■ **WHAT TO PRODUCE**: Below are records; count the lines that contain "bending" and give only the total.

Start of INPUT

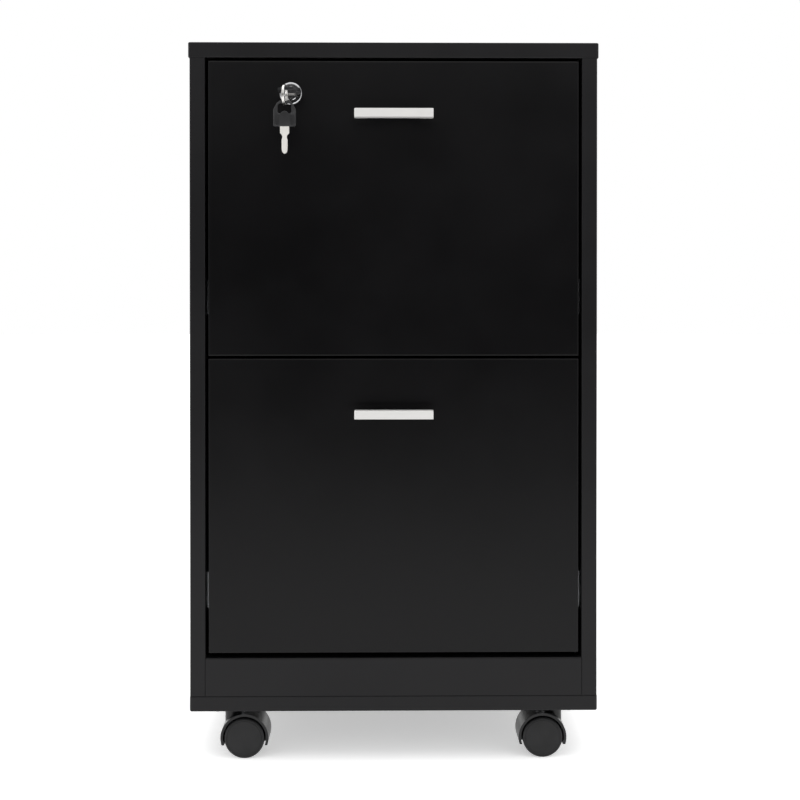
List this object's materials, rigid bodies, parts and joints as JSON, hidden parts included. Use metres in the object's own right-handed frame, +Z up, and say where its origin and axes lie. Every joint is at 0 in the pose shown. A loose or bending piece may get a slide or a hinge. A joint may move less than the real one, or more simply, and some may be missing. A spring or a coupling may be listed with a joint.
{
  "type": "rolling pedestal cabinet",
  "caption": "Rolling office pedestal with file drawers on ball-bearing slides, bar handles, a cam lock with keys, and twin-wheel casters.",
  "frame": {"origin": "on the floor, at the centre of the whole object's footprint, keys and handles included", "axes": "+X to the right seen from the front, drawers face -Y, +Z up"},
  "size_m": [0.4, 0.444, 0.702],
  "materials": {
    "black_melamine": "black melamine-faced board with a satin, finely pored surface and rounded edge banding",
    "black_box_board": "plain black foil-faced board, duller than the outside",
    "black_zinc": "pressed steel with a black finish",
    "zinc_steel": "bright zinc-plated steel",
    "cast_zinc": "raw cast zinc",
    "dowel_wood": "fluted beech",
    "rail_aluminium": "plain anodised",
    "satin_nickel": "satin nickel plate",
    "lock_chrome": "polished chrome plate",
    "key_steel": "nickel-plated, finely brushed",
    "key_plastic": "moulded black plastic with a light texture",
    "caster_steel": "zinc-plated steel",
    "caster_nylon": "moulded black nylon",
    "wheel_plastic": "moulded black nylon, slightly glossy"
  },
  "bodies": {
    "carcass": {"top_panel": "black_melamine", "bottom_panel": "black_melamine", "left_side_panel": "black_melamine", "right_side_panel": "black_melamine", "plinth_rail": "black_melamine", "back_panel": "black_melamine", "cam_bolts": "zinc_steel", "cam_nuts": "cast_zinc", "wood_dowels": "dowel_wood", "wood_screws": "zinc_steel", "lock_strike": "black_zinc", "slide_cabinet_members": "zinc_steel", "caster_plates": "caster_steel"},
    "upper_runner": {"upper_slide_middle_members": "zinc_steel"},
    "lower_runner": {"lower_slide_middle_members": "zinc_steel"},
    "lock_cylinder": {"lock_plug": "lock_chrome", "lock_cam": "zinc_steel", "cam_screw": "zinc_steel"},
    "inserted_key": {"inserted_key_blade": "key_steel", "inserted_key_bow": "key_plastic"},
    "key_ring": {"key_ring": "key_steel"},
    "spare_key": {"spare_key_blade": "key_steel", "spare_key_bow": "key_plastic"},
    "upper_drawer": {"upper_drawer_front": "black_melamine", "upper_drawer_sides": "black_box_board", "upper_drawer_ends": "black_box_board", "upper_drawer_floor": "black_box_board", "upper_file_rails": "rail_aluminium", "upper_slide_drawer_members": "zinc_steel", "upper_drawer_screws": "zinc_steel", "upper_handle": "satin_nickel", "upper_handle_screws": "zinc_steel", "lock_housing": "lock_chrome", "lock_nut": "zinc_steel"},
    "lower_drawer": {"lower_drawer_front": "black_melamine", "lower_drawer_sides": "black_box_board", "lower_drawer_ends": "black_box_board", "lower_drawer_floor": "black_box_board", "lower_file_rails": "rail_aluminium", "lower_slide_drawer_members": "zinc_steel", "lower_drawer_screws": "zinc_steel", "lower_handle": "satin_nickel", "lower_handle_screws": "zinc_steel"},
    "front_left_swivel": {"front_left_caster_hood": "caster_nylon", "front_left_caster_axle": "caster_steel"},
    "front_left_near_wheel": {"front_left_near_wheel": "wheel_plastic"},
    "front_left_far_wheel": {"front_left_far_wheel": "wheel_plastic"},
    "front_right_swivel": {"front_right_caster_hood": "caster_nylon", "front_right_caster_axle": "caster_steel"},
    "front_right_near_wheel": {"front_right_near_wheel": "wheel_plastic"},
    "front_right_far_wheel": {"front_right_far_wheel": "wheel_plastic"},
    "rear_left_swivel": {"rear_left_caster_hood": "caster_nylon", "rear_left_caster_axle": "caster_steel"},
    "rear_left_near_wheel": {"rear_left_near_wheel": "wheel_plastic"},
    "rear_left_far_wheel": {"rear_left_far_wheel": "wheel_plastic"},
    "rear_right_swivel": {"rear_right_caster_hood": "caster_nylon", "rear_right_caster_axle": "caster_steel"},
    "rear_right_near_wheel": {"rear_right_near_wheel": "wheel_plastic"},
    "rear_right_far_wheel": {"rear_right_far_wheel": "wheel_plastic"}
  },
  "joints": [
    {"name": "upper_drawer_slide", "type": "slide", "parent": "carcass", "child": "upper_drawer", "axis": [0, -1, 0], "range_m": [0, 0.35]},
    {"name": "upper_runner_slide", "type": "slide", "parent": "carcass", "child": "upper_runner", "axis": [0, -1, 0], "range_m": [0, 0.175]},
    {"name": "lower_drawer_slide", "type": "slide", "parent": "carcass", "child": "lower_drawer", "axis": [0, -1, 0], "range_m": [0, 0.35]},
    {"name": "lower_runner_slide", "type": "slide", "parent": "carcass", "child": "lower_runner", "axis": [0, -1, 0], "range_m": [0, 0.175]},
    {"name": "lock_turn", "type": "hinge", "parent": "upper_drawer", "child": "lock_cylinder", "pos_m": [-0.1, -0.178, 0.652], "axis": [0, 1, 0], "range_deg": [0, 90]},
    {"name": "key_pull", "type": "slide", "parent": "lock_cylinder", "child": "inserted_key", "axis": [0, -1, 0], "range_m": [0, 0.019]},
    {"name": "key_ring_swing", "type": "hinge", "parent": "inserted_key", "child": "key_ring", "pos_m": [-0.1036, -0.2115, 0.652], "axis": [1, 0, 0], "range_deg": [-40, 0]},
    {"name": "spare_key_swing", "type": "hinge", "parent": "key_ring", "child": "spare_key", "pos_m": [-0.1036, -0.2115, 0.63615], "axis": [0, 1, 0], "range_deg": [-15, 15]},
    {"name": "front_left_swivel_turn", "type": "hinge", "parent": "carcass", "child": "front_left_swivel", "pos_m": [-0.1595, -0.148, 0], "axis": [0, 0, 1], "continuous": true},
    {"name": "front_left_near_wheel_roll", "type": "hinge", "parent": "front_left_swivel", "child": "front_left_near_wheel", "pos_m": [-0.147, -0.148, 0.01975], "axis": [0, 1, 0], "continuous": true},
    {"name": "front_left_far_wheel_roll", "type": "hinge", "parent": "front_left_swivel", "child": "front_left_far_wheel", "pos_m": [-0.147, -0.148, 0.01975], "axis": [0, 1, 0], "continuous": true},
    {"name": "front_right_swivel_turn", "type": "hinge", "parent": "carcass", "child": "front_right_swivel", "pos_m": [0.1595, -0.148, 0], "axis": [0, 0, 1], "continuous": true},
    {"name": "front_right_near_wheel_roll", "type": "hinge", "parent": "front_right_swivel", "child": "front_right_near_wheel", "pos_m": [0.147, -0.148, 0.01975], "axis": [0, 1, 0], "continuous": true},
    {"name": "front_right_far_wheel_roll", "type": "hinge", "parent": "front_right_swivel", "child": "front_right_far_wheel", "pos_m": [0.147, -0.148, 0.01975], "axis": [0, 1, 0], "continuous": true},
    {"name": "rear_left_swivel_turn", "type": "hinge", "parent": "carcass", "child": "rear_left_swivel", "pos_m": [-0.1595, 0.192, 0], "axis": [0, 0, 1], "continuous": true},
    {"name": "rear_left_near_wheel_roll", "type": "hinge", "parent": "rear_left_swivel", "child": "rear_left_near_wheel", "pos_m": [-0.147, 0.192, 0.01975], "axis": [0, 1, 0], "continuous": true},
    {"name": "rear_left_far_wheel_roll", "type": "hinge", "parent": "rear_left_swivel", "child": "rear_left_far_wheel", "pos_m": [-0.147, 0.192, 0.01975], "axis": [0, 1, 0], "continuous": true},
    {"name": "rear_right_swivel_turn", "type": "hinge", "parent": "carcass", "child": "rear_right_swivel", "pos_m": [0.1595, 0.192, 0], "axis": [0, 0, 1], "continuous": true},
    {"name": "rear_right_near_wheel_roll", "type": "hinge", "parent": "rear_right_swivel", "child": "rear_right_near_wheel", "pos_m": [0.147, 0.192, 0.01975], "axis": [0, 1, 0], "continuous": true},
    {"name": "rear_right_far_wheel_roll", "type": "hinge", "parent": "rear_right_swivel", "child": "rear_right_far_wheel", "pos_m": [0.147, 0.192, 0.01975], "axis": [0, 1, 0], "continuous": true}
  ],
  "couplings": [
    {"joint": "upper_runner_slide", "follows": "upper_drawer_slide", "ratio": 0.5},
    {"joint": "lower_runner_slide", "follows": "lower_drawer_slide", "ratio": 0.5}
  ]
}
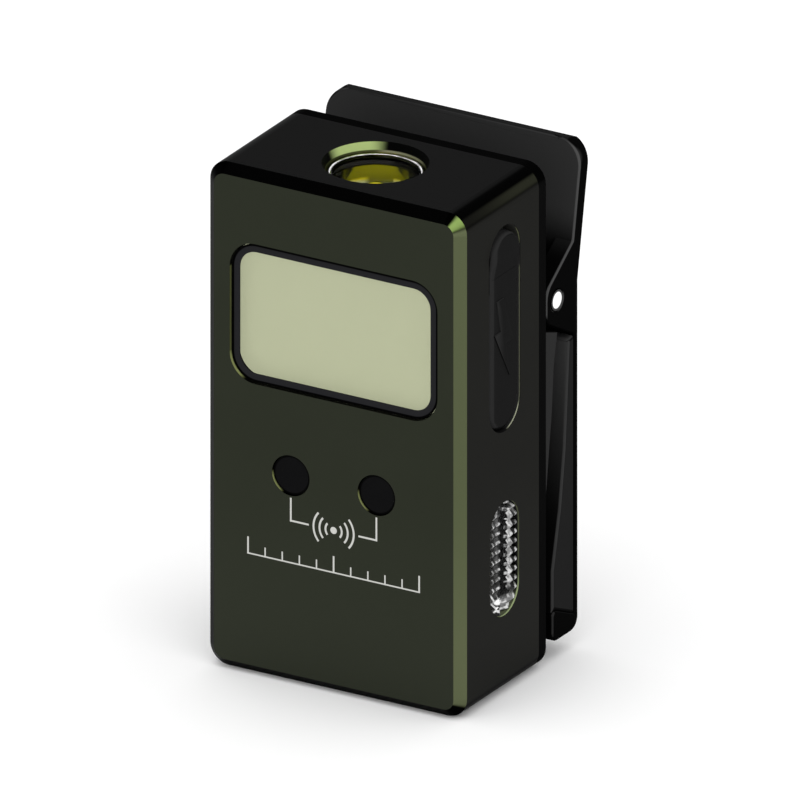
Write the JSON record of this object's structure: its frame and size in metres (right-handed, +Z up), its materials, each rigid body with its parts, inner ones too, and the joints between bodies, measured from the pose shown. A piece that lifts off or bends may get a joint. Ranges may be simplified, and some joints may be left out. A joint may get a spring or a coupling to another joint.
{
  "type": "clip-on pocket light",
  "caption": "Small box-shaped clip-on light with a head lamp, side lamp, display window, hand-wave sensor, covered charging port, power button and a sprung clip on the back.",
  "frame": {"origin": "centre of the body's bottom face", "axes": "+X to the object's right as its display is read, +Y to the back, towards the clip, +Z up towards the head lamp"},
  "size_m": [0.0307, 0.0257, 0.055],
  "materials": {
    "anodised_olive": "satin olive-black anodised",
    "black_cover": "satin black anodised",
    "black_rubber": "matt",
    "screw_steel": "dark",
    "clear_window": "polished",
    "clear_optic": "polished",
    "black_plastic": "matt",
    "lcd_green": "smooth, pale grey-green",
    "white_plastic": "matt",
    "zebra_pink": "matt",
    "ir_window": "smooth, dark",
    "ir_clear": "smooth",
    "ir_dark": "smooth, dark",
    "led_board": "white mask",
    "phosphor": "yellow phosphor",
    "dark_reflector": "polished, dark",
    "gold": "bright",
    "circuit_board": "green mask",
    "port_steel": "bright",
    "cell_foil": "foil",
    "foam": "soft",
    "button_plastic": "matt",
    "clip_black": "satin black",
    "clip_grey": "matt",
    "pin_steel": "bright"
  },
  "bodies": {
    "body": {"body_shell": "anodised_olive", "back_cover": "black_cover", "back_cover_gasket": "black_rubber", "back_cover_screws": "screw_steel", "display_window": "clear_window", "display_mask": "black_plastic", "lcd_panel": "lcd_green", "lcd_backlight": "white_plastic", "lcd_holder": "white_plastic", "lcd_connector": "zebra_pink", "sensor_window_left": "ir_window", "sensor_window_right": "ir_window", "sensor_shroud": "black_rubber", "ir_emitter": "ir_clear", "ir_receiver": "ir_dark", "head_lens": "clear_optic", "head_lens_holder": "dark_reflector", "head_lens_seal": "black_rubber", "head_led_board": "led_board", "head_led": "phosphor", "head_lead_pins": "gold", "side_lens": "clear_optic", "side_reflector": "white_plastic", "side_leds": "phosphor", "side_led_board": "circuit_board", "usb_cover_anchor": "black_rubber", "usb_receptacle": "port_steel", "usb_tongue": "black_plastic", "main_board": "circuit_board", "board_parts": "black_plastic", "board_screws": "screw_steel", "battery_cell": "cell_foil", "battery_pad": "foam", "battery_tabs": "port_steel", "button_switch": "black_plastic", "clip_base": "clip_grey", "clip_base_screws": "screw_steel", "clip_grip_pad": "black_rubber", "clip_pin": "pin_steel", "clip_spring": "port_steel"},
    "clip": {"clip_lever": "clip_black", "clip_jaw_insert": "clip_grey"},
    "button": {"power_button": "button_plastic", "switch_plunger": "white_plastic"},
    "port_cover": {"usb_cover": "black_rubber"}
  },
  "joints": [
    {"name": "clip_pivot", "type": "hinge", "parent": "body", "child": "clip", "pos_m": [0, 0.0107, 0.03925], "axis": [1, 0, 0], "range_deg": [0, 22], "stiffness_Nm_per_rad": 0.3, "springref_deg": -34.38, "deforming": ["clip_spring"]},
    {"name": "power_button_press", "type": "slide", "parent": "body", "child": "button", "axis": [1, 0, 0], "range_m": [0, 0.00035], "stiffness_N_per_m": 3000, "springref_m": -0.0005},
    {"name": "port_cover_swing", "type": "hinge", "parent": "body", "child": "port_cover", "pos_m": [0.0149, 0.00013, 0.0324], "axis": [0, 1, 0], "range_deg": [0, 95], "stiffness_Nm_per_rad": 0.0015, "springref_deg": -17.19}
  ]
}
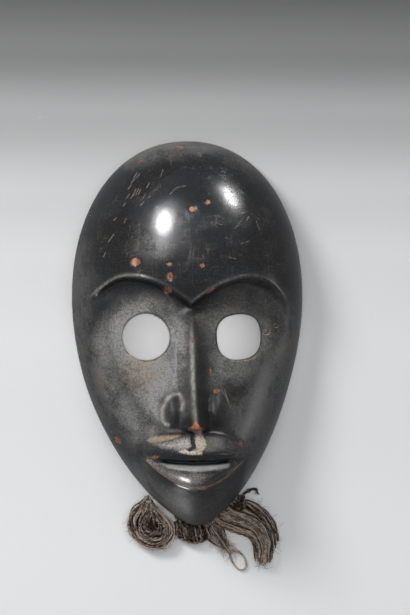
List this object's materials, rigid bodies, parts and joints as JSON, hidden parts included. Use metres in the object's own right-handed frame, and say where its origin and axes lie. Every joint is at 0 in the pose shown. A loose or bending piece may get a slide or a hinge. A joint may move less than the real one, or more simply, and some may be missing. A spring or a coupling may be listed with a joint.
{
  "type": "carved wooden face mask",
  "caption": "Carved wooden face mask with round eye holes, parted lips, a ring of lashing holes in its rim and a beard of plant-fibre cords, lying on its back rim.",
  "frame": {"origin": "Under the middle of the bounding box, in the plane of the flat back rim that the mask lies on.", "axes": "+Z out of the face, +Y from the chin towards the crown, +X to the right of someone who looks at the face."},
  "size_m": [0.1444, 0.2698, 0.0783],
  "materials": {
    "blackened_wood": "glossy black patina over carved wood, with scratches, bare orange-brown wood at chips and worn edges, and a grey-brown bloom round the eyes and on the cheeks",
    "plant_fiber": "matt twisted plant-fibre cord, dark brown with paler worn strands"
  },
  "bodies": {
    "root": {"mask": "blackened_wood", "tie_left_jaw": "plant_fiber", "tie_left_chin": "plant_fiber", "tie_right_chin": "plant_fiber", "tie_right_jaw": "plant_fiber", "fiber_hank_left": "plant_fiber", "fiber_bunch_chin": "plant_fiber", "fiber_tail_loop": "plant_fiber", "fiber_sweep_right": "plant_fiber", "tie_knot_right": "plant_fiber", "fiber_lock_outer": "plant_fiber", "tie_string_end": "plant_fiber"}
  },
  "joints": []
}
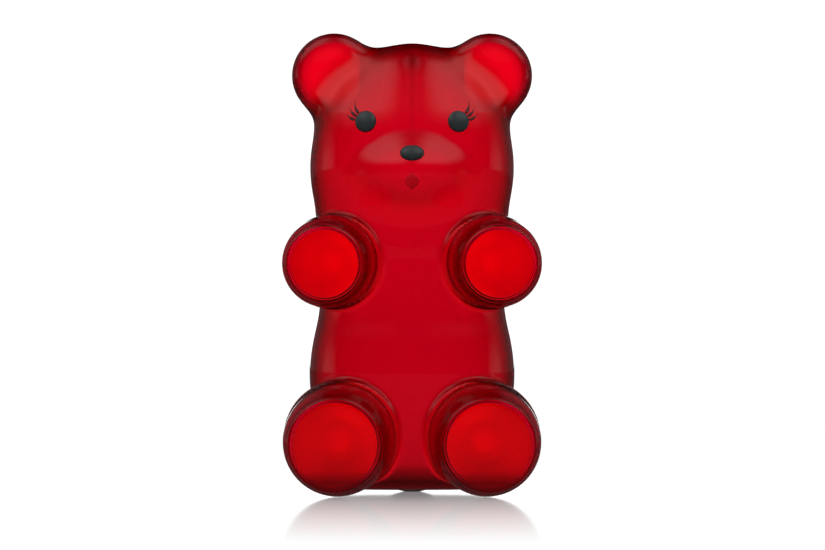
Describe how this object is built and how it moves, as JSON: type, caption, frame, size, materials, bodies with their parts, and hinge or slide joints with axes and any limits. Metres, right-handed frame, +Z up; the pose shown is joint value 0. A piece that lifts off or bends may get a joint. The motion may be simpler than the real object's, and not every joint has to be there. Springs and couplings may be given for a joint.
{
  "type": "vinyl art toy",
  "caption": "Standing see-through red bear figure, a hollow glossy casting with round ears, button eyes and drum-shaped limbs that point forward and swivel.",
  "frame": {"origin": "on the surface the bear stands on, at the middle of its width and depth", "axes": "+Z up, the bear faces -Y, its left side is at +X"},
  "size_m": [0.1134, 0.0901, 0.1999],
  "materials": {
    "red_vinyl": "high gloss, see-through red, frosted inside",
    "black_gloss": "gloss",
    "brown_print": "satin print",
    "mouth_print": "satin print"
  },
  "bodies": {
    "body": {"body_shell": "red_vinyl", "base_plug": "red_vinyl", "eye_left": "black_gloss", "eye_right": "black_gloss", "nose": "black_gloss", "mouth": "mouth_print", "lash_left_1": "brown_print", "lash_left_2": "brown_print", "lash_left_3": "brown_print", "lash_right_1": "brown_print", "lash_right_2": "brown_print", "lash_right_3": "brown_print"},
    "left_arm": {"arm_left": "red_vinyl", "shoulder_plug_left": "red_vinyl"},
    "right_arm": {"arm_right": "red_vinyl", "shoulder_plug_right": "red_vinyl"},
    "left_leg": {"leg_left": "red_vinyl", "hip_plug_left": "red_vinyl"},
    "right_leg": {"leg_right": "red_vinyl", "hip_plug_right": "red_vinyl"}
  },
  "joints": [
    {"name": "shoulder_left", "type": "hinge", "parent": "body", "child": "left_arm", "pos_m": [0.0354, -0.0237, 0.1007], "axis": [0, -1, 0], "continuous": true},
    {"name": "shoulder_right", "type": "hinge", "parent": "body", "child": "right_arm", "pos_m": [-0.0354, -0.0237, 0.1007], "axis": [0, -1, 0], "continuous": true},
    {"name": "hip_left", "type": "hinge", "parent": "body", "child": "left_leg", "pos_m": [0.0312, -0.0273, 0.02435], "axis": [0, -1, 0], "continuous": true},
    {"name": "hip_right", "type": "hinge", "parent": "body", "child": "right_leg", "pos_m": [-0.0312, -0.0273, 0.02435], "axis": [0, -1, 0], "continuous": true}
  ]
}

End of INPUT

■ **REPLY TO THE TASK**: 2